# Flex Dataset Demo (v4.x)

FLAC audio files + parquet metadata. Uses HuggingFace `datasets` v4.x parquet auto-discovery.

*Generated by Claude*

In [None]:
# HuggingFace v4.x loading (parquet auto-discovery)
from datasets import load_dataset

# Load recordings metadata
ds_rec = load_dataset("../datasets/flex", "recordings", streaming=True)
rec = next(iter(ds_rec["train"]))
print(f"Recording: {rec['recording_id']}")
print(f"  Duration: {rec['duration_sec']:.1f}s")
print(f"  Sample rate: {rec['sample_rate']} Hz")
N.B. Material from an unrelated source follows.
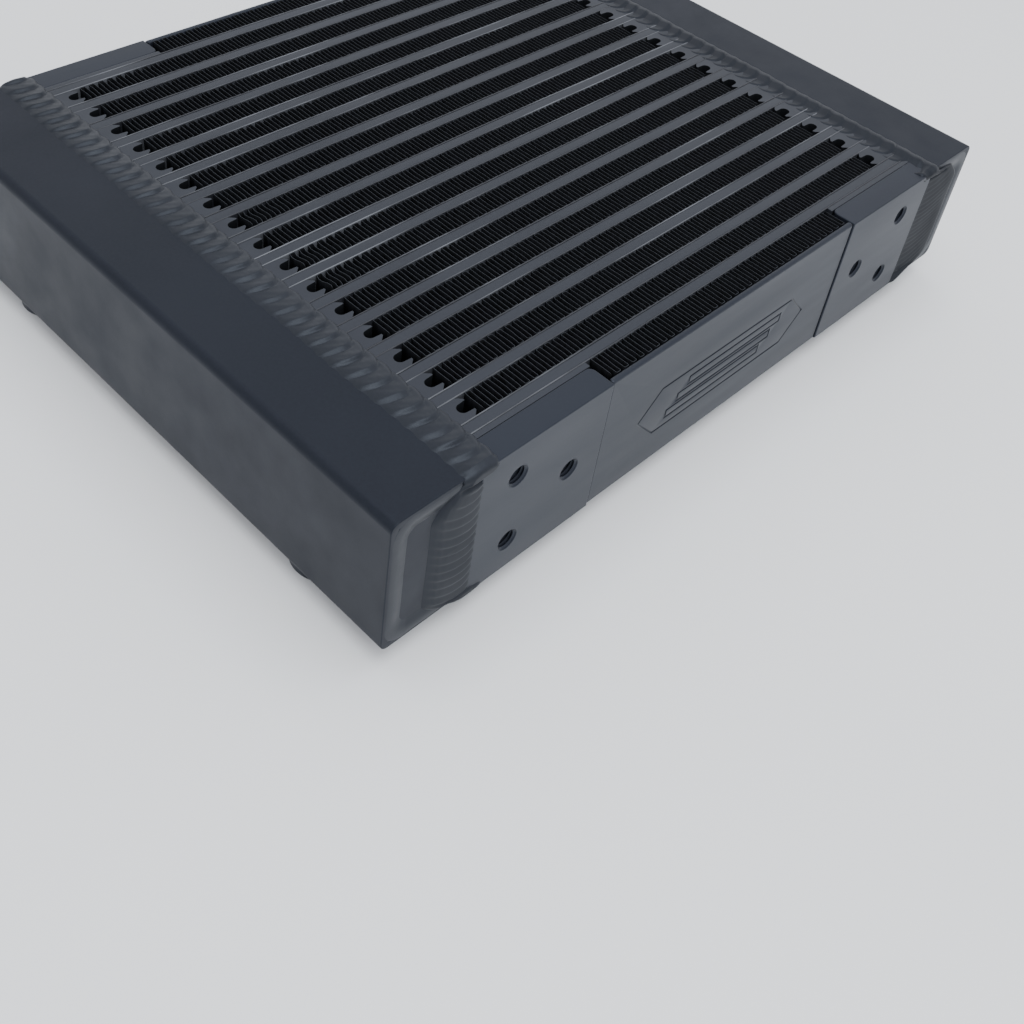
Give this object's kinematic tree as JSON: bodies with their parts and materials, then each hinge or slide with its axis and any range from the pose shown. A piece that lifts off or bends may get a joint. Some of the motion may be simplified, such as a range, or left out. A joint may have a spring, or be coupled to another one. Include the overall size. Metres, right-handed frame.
{
  "type": "liquid cooling radiator",
  "caption": "Rectangular black bar-and-plate radiator that cools a liquid: folded air fins between closed channels, two welded end tanks, threaded ports and bolt holes.",
  "frame": {"origin": "middle of the part's footprint, at the height of the port faces it stands on", "axes": "+X along the air rows from tank to tank, +Y along the stack of rows towards the far end, +Z along the air flow, away from the ports"},
  "size_m": [0.32, 0.2552, 0.0683],
  "materials": {
    "coated_sheet": "satin black coating on bent sheet",
    "coated_machined": "satin black coating on machined bar",
    "coated_weld": "satin black coating over rippled weld beads",
    "coated_core": "satin black coating on brazed bars and sheets",
    "coated_fin": "matt black coating on thin folded sheet",
    "bare_aluminium": "mill finish"
  },
  "bodies": {
    "root": {"corner_block_near_left": "coated_machined", "corner_block_near_right": "coated_machined", "corner_block_far_left": "coated_machined", "corner_block_far_right": "coated_machined", "backing_strips": "coated_core", "end_plate_near": "coated_machined", "end_plate_far": "coated_machined", "outer_fin_near": "coated_fin", "outer_fin_far": "coated_fin", "air_fin_01": "coated_fin", "air_fin_02": "coated_fin", "air_fin_03": "coated_fin", "air_fin_04": "coated_fin", "air_fin_05": "coated_fin", "air_fin_06": "coated_fin", "air_fin_07": "coated_fin", "air_fin_08": "coated_fin", "air_fin_09": "coated_fin", "air_fin_10": "coated_fin", "air_fin_11": "coated_fin", "air_fin_12": "coated_fin", "air_fin_13": "coated_fin", "air_fin_14": "coated_fin", "air_fin_15": "coated_fin", "air_fin_16": "coated_fin", "air_end_bars_left": "coated_core", "air_end_bars_right": "coated_core", "parting_sheets": "coated_core", "liquid_bars_01": "coated_core", "liquid_bars_02": "coated_core", "liquid_bars_03": "coated_core", "liquid_bars_04": "coated_core", "liquid_bars_05": "coated_core", "liquid_bars_06": "coated_core", "liquid_bars_07": "coated_core", "liquid_bars_08": "coated_core", "liquid_bars_09": "coated_core", "liquid_bars_10": "coated_core", "liquid_bars_11": "coated_core", "liquid_bars_12": "coated_core", "liquid_bars_13": "coated_core", "liquid_bars_14": "coated_core", "liquid_bars_15": "coated_core", "liquid_bars_16": "coated_core", "liquid_bars_17": "coated_core", "turbulators": "bare_aluminium", "tank_shell_left": "coated_sheet", "tank_shell_right": "coated_sheet", "tank_cap_near_left": "coated_sheet", "tank_cap_near_right": "coated_sheet", "tank_cap_far_left": "coated_sheet", "tank_cap_far_right": "coated_sheet", "tank_baffle": "bare_aluminium", "port_boss_near": "coated_machined", "port_boss_far": "coated_machined", "core_weld_left": "coated_weld", "core_weld_right": "coated_weld", "cap_welds": "coated_weld", "port_welds": "coated_weld"}
  },
  "joints": []
}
# Load utterances metadata
ds_utt = load_dataset("../datasets/flex", "utterances", streaming=True)
utt = next(iter(ds_utt["train"]))
print("\nUtterance:")
print(f"  Speaker: {utt['speaker_name']}")
print(f"  Text: {utt['text'][:80]}...")
print(f"  Duration: {utt['duration_sec']:.1f}s")

In [None]:
from pathlib import Path

from IPython.display import Audio

from oyez_sa_asr.loaders import extract_segment

# Extract and play utterance segment using native loader
audio_path = Path("../datasets/flex/audio") / rec["audio_path"]
segment, sr = extract_segment(audio_path, utt["start_sec"], utt["end_sec"])
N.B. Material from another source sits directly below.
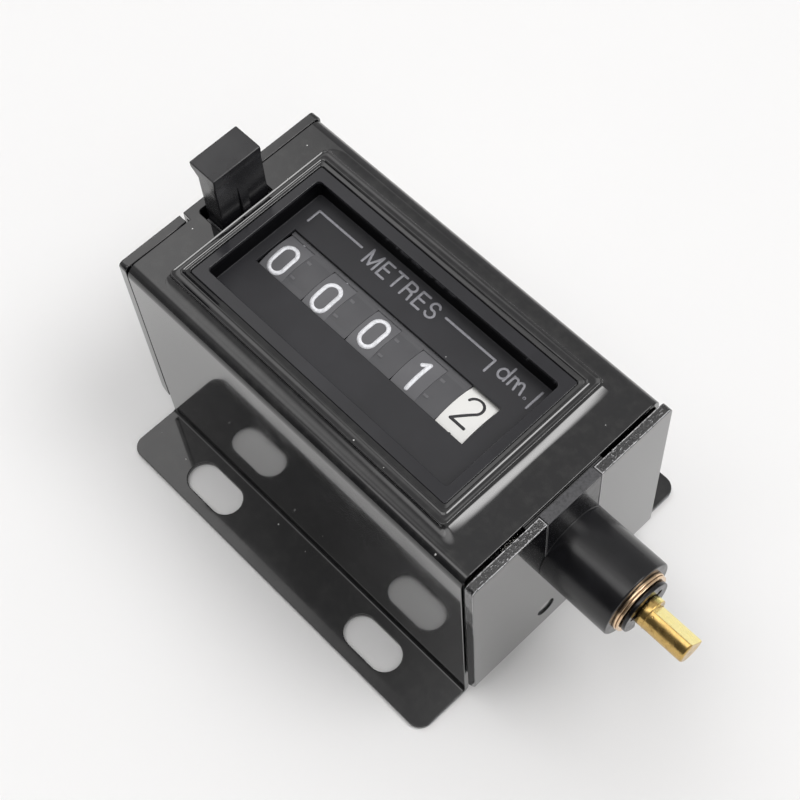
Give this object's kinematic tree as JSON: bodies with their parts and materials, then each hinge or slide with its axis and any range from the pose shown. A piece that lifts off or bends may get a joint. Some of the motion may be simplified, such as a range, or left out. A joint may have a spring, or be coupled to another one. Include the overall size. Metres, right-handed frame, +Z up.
{
  "type": "metre counter head",
  "caption": "Mechanical length counter head of a measuring wheel: digit wheels under a windowed sheet cover, side input shaft, press-down reset button and slotted flanges.",
  "frame": {"origin": "centre of the four flange slots, on the mounting plane under the flanges", "axes": "+X along the digits towards the input shaft's free end, +Y away from the reader's lower edge of the dial, +Z up out of the dial"},
  "size_m": [0.089, 0.054, 0.0518],
  "materials": {
    "black_paint": "gloss",
    "dial_black": "matt",
    "hub_black": "satin gloss",
    "button_black": "satin gloss",
    "wheel_black": "satin",
    "wheel_white": "satin",
    "natural_plastic": "satin",
    "brass": "turned, slightly worn",
    "bronze": "sintered, satin",
    "bright_steel": "ground",
    "zinc_steel": "zinc plated",
    "black_steel": "black oxide"
  },
  "bodies": {
    "housing": {"chassis": "black_paint", "cover": "black_paint", "dial_insert": "dial_black", "inner_bracket": "zinc_steel", "bracket_screws": "zinc_steel", "bearing_hub": "hub_black", "front_bushing": "bronze", "rear_bushing": "bronze", "thrust_washer": "bronze", "wheel_axle": "bright_steel", "axle_clips": "black_steel", "axle_spacer": "bright_steel", "pinion_axle": "bright_steel", "pinion_clip": "black_steel", "reset_spring": "bright_steel"},
    "input": {"input_shaft": "brass", "shaft_clip": "black_steel", "shaft_collar": "zinc_steel", "collar_screw": "black_steel", "drive_coupling": "natural_plastic"},
    "wheel_thousands": {"wheel_thousands": "wheel_black"},
    "wheel_hundreds": {"wheel_hundreds": "wheel_black"},
    "wheel_tens": {"wheel_tens": "wheel_black"},
    "wheel_units": {"wheel_units": "wheel_black"},
    "wheel_decimetres": {"wheel_decimetres": "wheel_white"},
    "pinion_1": {"transfer_pinion_1": "natural_plastic"},
    "pinion_2": {"transfer_pinion_2": "natural_plastic"},
    "pinion_3": {"transfer_pinion_3": "natural_plastic"},
    "pinion_4": {"transfer_pinion_4": "natural_plastic"},
    "reset_button": {"reset_button": "button_black"},
    "reset_comb": {"reset_comb": "bright_steel"}
  },
  "joints": [
    {"name": "input_spin", "type": "hinge", "parent": "housing", "child": "input", "pos_m": [0.04, 0, 0.028], "axis": [1, 0, 0], "continuous": true},
    {"name": "wheel_thousands_spin", "type": "hinge", "parent": "housing", "child": "wheel_thousands", "pos_m": [-0.02, 0, 0.028], "axis": [1, 0, 0], "continuous": true},
    {"name": "wheel_hundreds_spin", "type": "hinge", "parent": "housing", "child": "wheel_hundreds", "pos_m": [-0.0113, 0, 0.028], "axis": [1, 0, 0], "continuous": true},
    {"name": "wheel_tens_spin", "type": "hinge", "parent": "housing", "child": "wheel_tens", "pos_m": [-0.0026, 0, 0.028], "axis": [1, 0, 0], "continuous": true},
    {"name": "wheel_units_spin", "type": "hinge", "parent": "housing", "child": "wheel_units", "pos_m": [0.0061, 0, 0.028], "axis": [1, 0, 0], "continuous": true},
    {"name": "wheel_decimetres_spin", "type": "hinge", "parent": "housing", "child": "wheel_decimetres", "pos_m": [0.0148, 0, 0.028], "axis": [1, 0, 0], "continuous": true},
    {"name": "pinion_1_spin", "type": "hinge", "parent": "housing", "child": "pinion_1", "pos_m": [-0.01575, 0.0119, 0.028], "axis": [1, 0, 0], "continuous": true},
    {"name": "pinion_2_spin", "type": "hinge", "parent": "housing", "child": "pinion_2", "pos_m": [-0.00705, 0.0119, 0.028], "axis": [1, 0, 0], "continuous": true},
    {"name": "pinion_3_spin", "type": "hinge", "parent": "housing", "child": "pinion_3", "pos_m": [0.00165, 0.0119, 0.028], "axis": [1, 0, 0], "continuous": true},
    {"name": "pinion_4_spin", "type": "hinge", "parent": "housing", "child": "pinion_4", "pos_m": [0.01035, 0.0119, 0.028], "axis": [1, 0, 0], "continuous": true},
    {"name": "reset_button_slide", "type": "slide", "parent": "housing", "child": "reset_button", "axis": [0, 0, -1], "range_m": [0, 0.004], "stiffness_N_per_m": 400, "springref_m": -0.0005, "deforming": ["reset_spring"]},
    {"name": "reset_comb_swing", "type": "hinge", "parent": "housing", "child": "reset_comb", "pos_m": [0, -0.0041, 0.0118], "axis": [1, 0, 0], "range_deg": [-27, 0]}
  ],
  "couplings": [
    {"joint": "wheel_thousands_spin", "follows": "input_spin", "ratio": 0.0001},
    {"joint": "wheel_hundreds_spin", "follows": "input_spin", "ratio": 0.001},
    {"joint": "wheel_tens_spin", "follows": "input_spin", "ratio": 0.01},
    {"joint": "wheel_units_spin", "follows": "input_spin", "ratio": 0.1},
    {"joint": "wheel_decimetres_spin", "follows": "input_spin", "ratio": 1},
    {"joint": "pinion_1_spin", "follows": "input_spin", "ratio": -0.00025},
    {"joint": "pinion_2_spin", "follows": "input_spin", "ratio": -0.0025},
    {"joint": "pinion_3_spin", "follows": "input_spin", "ratio": -0.025},
    {"joint": "pinion_4_spin", "follows": "input_spin", "ratio": -0.25},
    {"joint": "reset_comb_swing", "follows": "reset_button_slide", "rad_per_m": -117.8}
  ]
}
print(f"Playing segment: {utt['start_sec']:.1f}s - {utt['end_sec']:.1f}s")
Audio(data=segment, rate=sr)

## Alternative: Native Python Loader

For segment extraction, use the native loader with `extract_segment()`:

In [None]:
from oyez_sa_asr.loaders import load_flex

# Native loader returns full lists
recordings, utterances = load_flex()
print(f"Recordings: {len(recordings):,}")
print(f"Utterances: {len(utterances):,}")
print(f"Valid utterances: {sum(1 for u in utterances if u.get('valid', True)):,}")